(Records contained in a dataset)
________________________
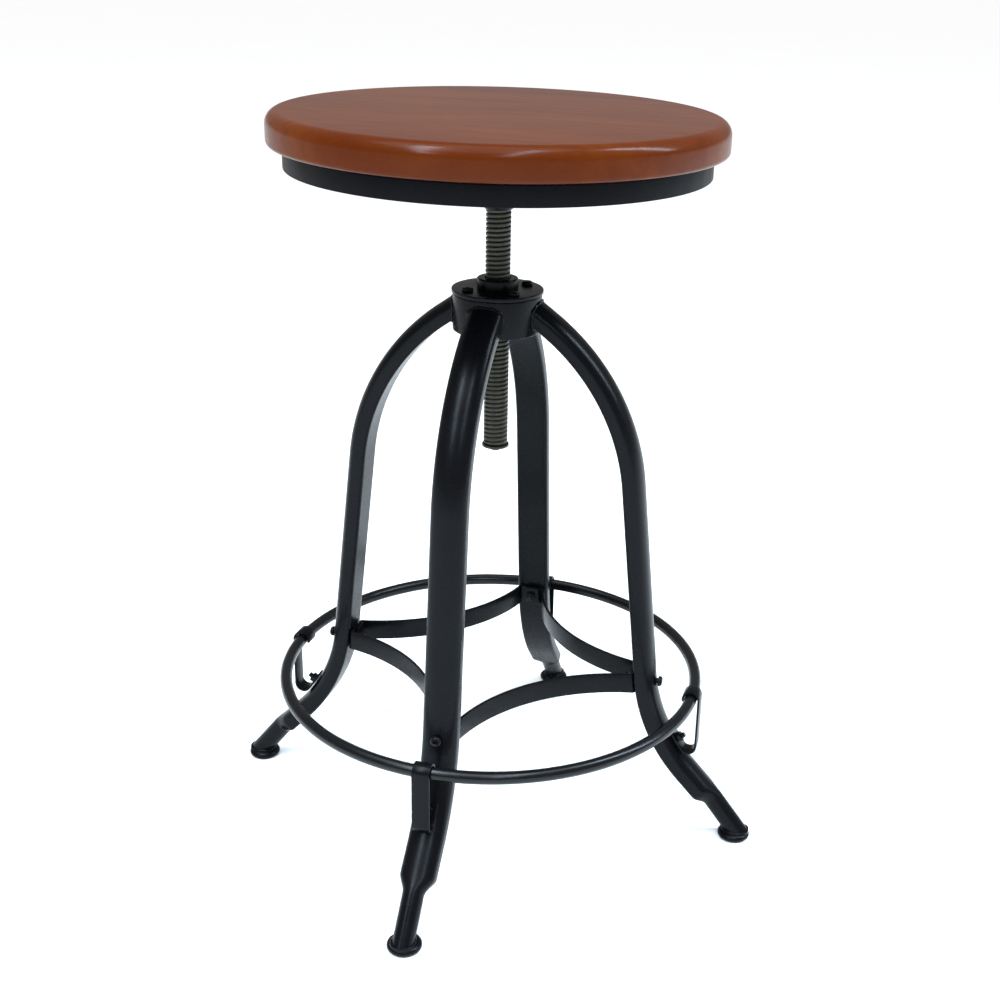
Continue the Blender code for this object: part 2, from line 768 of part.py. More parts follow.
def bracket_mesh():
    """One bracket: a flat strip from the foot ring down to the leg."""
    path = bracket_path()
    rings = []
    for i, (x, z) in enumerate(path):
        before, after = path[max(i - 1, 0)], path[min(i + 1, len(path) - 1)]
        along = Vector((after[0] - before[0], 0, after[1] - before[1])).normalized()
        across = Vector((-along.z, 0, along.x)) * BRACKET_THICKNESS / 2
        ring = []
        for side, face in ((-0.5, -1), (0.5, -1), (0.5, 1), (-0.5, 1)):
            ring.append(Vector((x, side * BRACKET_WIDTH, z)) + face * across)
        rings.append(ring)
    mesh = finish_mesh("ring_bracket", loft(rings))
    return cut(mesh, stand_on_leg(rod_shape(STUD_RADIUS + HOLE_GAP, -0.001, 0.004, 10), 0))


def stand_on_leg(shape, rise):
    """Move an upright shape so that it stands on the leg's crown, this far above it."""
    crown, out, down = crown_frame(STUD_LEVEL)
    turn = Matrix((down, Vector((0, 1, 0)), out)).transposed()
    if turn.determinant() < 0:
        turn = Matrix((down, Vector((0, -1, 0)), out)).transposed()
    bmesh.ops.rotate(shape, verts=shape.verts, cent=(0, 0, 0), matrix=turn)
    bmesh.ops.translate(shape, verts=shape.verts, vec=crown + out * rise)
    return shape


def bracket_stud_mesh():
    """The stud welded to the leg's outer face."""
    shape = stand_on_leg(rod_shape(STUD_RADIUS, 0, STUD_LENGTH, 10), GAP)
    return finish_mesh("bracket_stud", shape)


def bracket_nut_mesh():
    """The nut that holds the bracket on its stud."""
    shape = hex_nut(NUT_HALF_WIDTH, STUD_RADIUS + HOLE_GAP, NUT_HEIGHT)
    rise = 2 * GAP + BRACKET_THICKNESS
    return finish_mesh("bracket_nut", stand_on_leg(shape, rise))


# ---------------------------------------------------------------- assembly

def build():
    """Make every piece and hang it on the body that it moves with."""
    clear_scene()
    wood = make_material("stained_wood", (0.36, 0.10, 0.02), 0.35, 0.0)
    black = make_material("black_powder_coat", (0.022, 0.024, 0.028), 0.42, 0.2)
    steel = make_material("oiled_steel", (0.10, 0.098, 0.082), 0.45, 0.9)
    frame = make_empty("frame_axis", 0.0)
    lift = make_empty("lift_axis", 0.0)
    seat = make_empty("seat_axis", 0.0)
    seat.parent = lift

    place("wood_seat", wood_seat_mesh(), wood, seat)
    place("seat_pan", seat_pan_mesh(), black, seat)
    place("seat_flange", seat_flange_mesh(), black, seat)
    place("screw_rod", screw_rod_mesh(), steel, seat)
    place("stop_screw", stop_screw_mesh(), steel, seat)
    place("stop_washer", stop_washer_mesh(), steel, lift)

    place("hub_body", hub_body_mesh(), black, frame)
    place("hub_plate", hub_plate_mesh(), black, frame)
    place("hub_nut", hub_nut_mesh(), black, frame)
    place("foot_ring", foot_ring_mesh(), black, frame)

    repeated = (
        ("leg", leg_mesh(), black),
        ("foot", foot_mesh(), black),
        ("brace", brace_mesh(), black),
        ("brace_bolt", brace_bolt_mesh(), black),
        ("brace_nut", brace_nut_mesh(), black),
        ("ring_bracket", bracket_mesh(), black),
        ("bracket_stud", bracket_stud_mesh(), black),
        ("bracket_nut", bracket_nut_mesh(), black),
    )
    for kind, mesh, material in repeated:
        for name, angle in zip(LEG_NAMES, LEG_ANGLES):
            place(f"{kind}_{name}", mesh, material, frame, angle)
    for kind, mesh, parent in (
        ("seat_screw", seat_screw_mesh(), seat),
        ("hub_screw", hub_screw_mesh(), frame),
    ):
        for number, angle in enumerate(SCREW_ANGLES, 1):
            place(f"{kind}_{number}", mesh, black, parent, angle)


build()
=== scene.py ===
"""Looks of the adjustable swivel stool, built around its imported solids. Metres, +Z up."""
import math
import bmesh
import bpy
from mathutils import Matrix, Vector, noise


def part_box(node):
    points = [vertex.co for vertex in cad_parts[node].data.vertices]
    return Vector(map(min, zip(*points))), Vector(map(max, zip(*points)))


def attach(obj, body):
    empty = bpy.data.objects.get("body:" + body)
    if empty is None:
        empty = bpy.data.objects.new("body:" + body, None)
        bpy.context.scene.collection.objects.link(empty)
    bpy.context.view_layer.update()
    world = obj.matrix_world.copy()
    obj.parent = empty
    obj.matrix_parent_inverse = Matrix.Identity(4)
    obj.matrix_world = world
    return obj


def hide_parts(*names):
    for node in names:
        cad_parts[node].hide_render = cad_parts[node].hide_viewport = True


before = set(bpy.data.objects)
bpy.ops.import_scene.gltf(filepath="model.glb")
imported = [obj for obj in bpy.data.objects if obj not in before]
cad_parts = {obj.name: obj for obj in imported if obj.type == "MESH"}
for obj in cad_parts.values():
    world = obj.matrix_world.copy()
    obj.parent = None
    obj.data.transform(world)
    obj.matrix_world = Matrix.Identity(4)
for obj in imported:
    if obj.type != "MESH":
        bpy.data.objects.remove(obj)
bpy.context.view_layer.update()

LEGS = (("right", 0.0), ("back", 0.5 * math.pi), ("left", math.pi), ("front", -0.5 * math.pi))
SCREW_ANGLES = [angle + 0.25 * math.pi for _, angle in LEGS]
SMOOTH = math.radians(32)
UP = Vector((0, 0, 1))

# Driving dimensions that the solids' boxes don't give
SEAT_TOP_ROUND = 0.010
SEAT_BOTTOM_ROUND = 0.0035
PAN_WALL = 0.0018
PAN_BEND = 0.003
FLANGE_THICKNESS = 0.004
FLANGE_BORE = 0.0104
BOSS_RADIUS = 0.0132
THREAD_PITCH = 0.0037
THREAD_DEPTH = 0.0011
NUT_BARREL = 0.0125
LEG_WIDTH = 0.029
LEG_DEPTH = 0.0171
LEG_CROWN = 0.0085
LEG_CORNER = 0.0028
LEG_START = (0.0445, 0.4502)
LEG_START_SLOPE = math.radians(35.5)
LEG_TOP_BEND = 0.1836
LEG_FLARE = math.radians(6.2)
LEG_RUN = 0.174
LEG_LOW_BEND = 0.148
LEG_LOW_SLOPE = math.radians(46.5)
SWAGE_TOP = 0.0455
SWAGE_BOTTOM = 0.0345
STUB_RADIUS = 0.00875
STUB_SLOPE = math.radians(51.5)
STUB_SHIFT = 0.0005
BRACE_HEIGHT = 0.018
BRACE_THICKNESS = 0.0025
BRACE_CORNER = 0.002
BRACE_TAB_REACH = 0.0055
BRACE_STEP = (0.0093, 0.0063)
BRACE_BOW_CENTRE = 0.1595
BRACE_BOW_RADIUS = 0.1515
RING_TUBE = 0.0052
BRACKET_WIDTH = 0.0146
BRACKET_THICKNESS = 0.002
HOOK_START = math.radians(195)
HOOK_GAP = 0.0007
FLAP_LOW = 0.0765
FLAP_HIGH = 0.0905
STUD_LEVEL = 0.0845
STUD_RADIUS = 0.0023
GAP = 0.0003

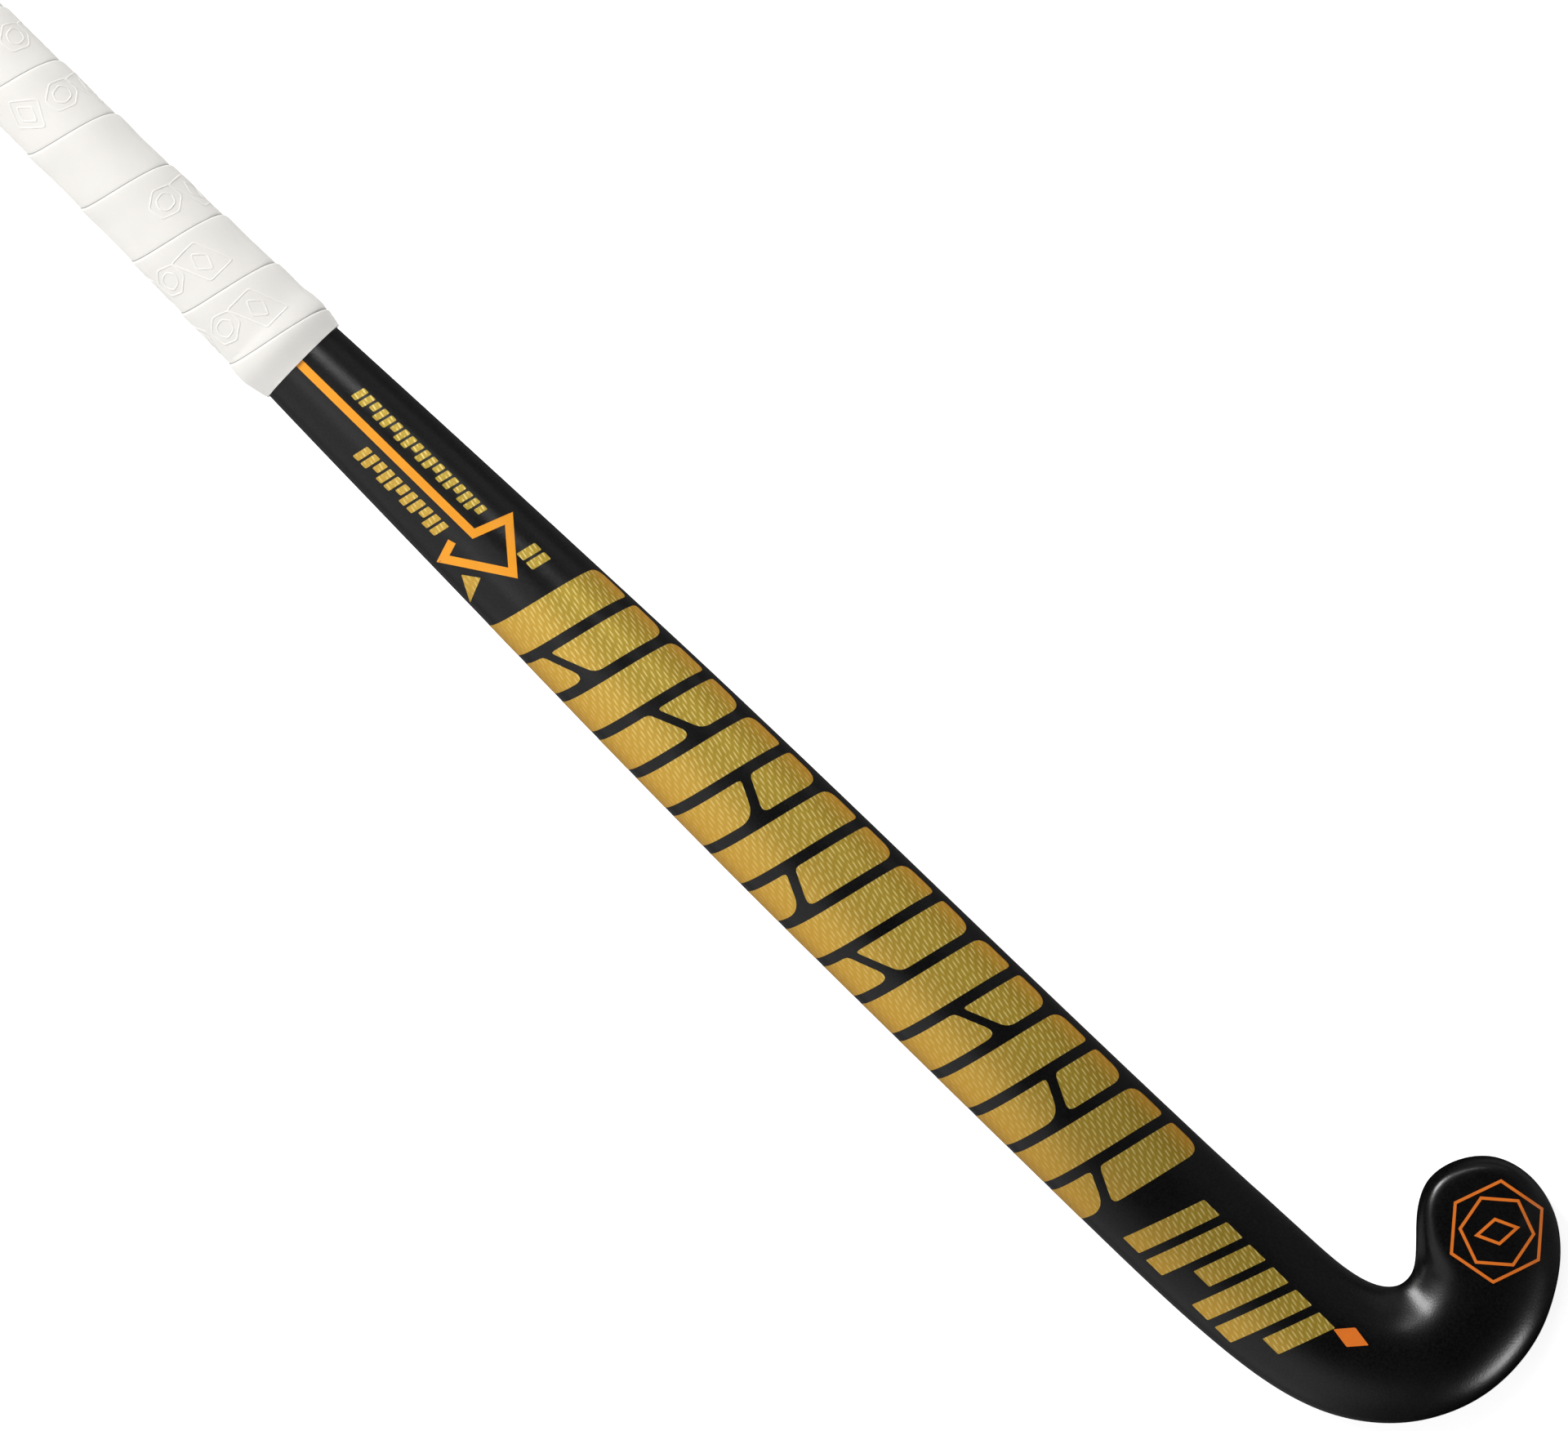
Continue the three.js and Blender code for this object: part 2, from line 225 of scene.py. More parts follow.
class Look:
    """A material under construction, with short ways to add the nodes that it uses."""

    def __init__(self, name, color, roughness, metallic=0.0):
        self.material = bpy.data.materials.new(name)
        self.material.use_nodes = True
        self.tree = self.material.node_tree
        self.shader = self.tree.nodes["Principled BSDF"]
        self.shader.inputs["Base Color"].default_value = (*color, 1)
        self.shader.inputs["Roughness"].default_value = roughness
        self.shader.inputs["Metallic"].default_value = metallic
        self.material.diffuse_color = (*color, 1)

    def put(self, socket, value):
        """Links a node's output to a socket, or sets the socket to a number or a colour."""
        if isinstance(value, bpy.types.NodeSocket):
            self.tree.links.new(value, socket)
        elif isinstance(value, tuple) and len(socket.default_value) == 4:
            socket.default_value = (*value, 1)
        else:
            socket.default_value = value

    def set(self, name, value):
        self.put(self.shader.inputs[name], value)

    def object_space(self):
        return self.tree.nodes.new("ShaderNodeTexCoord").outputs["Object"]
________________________
** WRITTEN TASK **
Repeat, exactly as they stand above, the lines from the line with "for kind, mesh, parent" to the line with "zip(*points))), Vector(map(max, zip(*points)))", both lines included.

** REPLY **
    for kind, mesh, parent in (
        ("seat_screw", seat_screw_mesh(), seat),
        ("hub_screw", hub_screw_mesh(), frame),
    ):
        for number, angle in enumerate(SCREW_ANGLES, 1):
            place(f"{kind}_{number}", mesh, black, parent, angle)


build()
=== scene.py ===
"""Looks of the adjustable swivel stool, built around its imported solids. Metres, +Z up."""
import math
import bmesh
import bpy
from mathutils import Matrix, Vector, noise


def part_box(node):
    points = [vertex.co for vertex in cad_parts[node].data.vertices]
    return Vector(map(min, zip(*points))), Vector(map(max, zip(*points)))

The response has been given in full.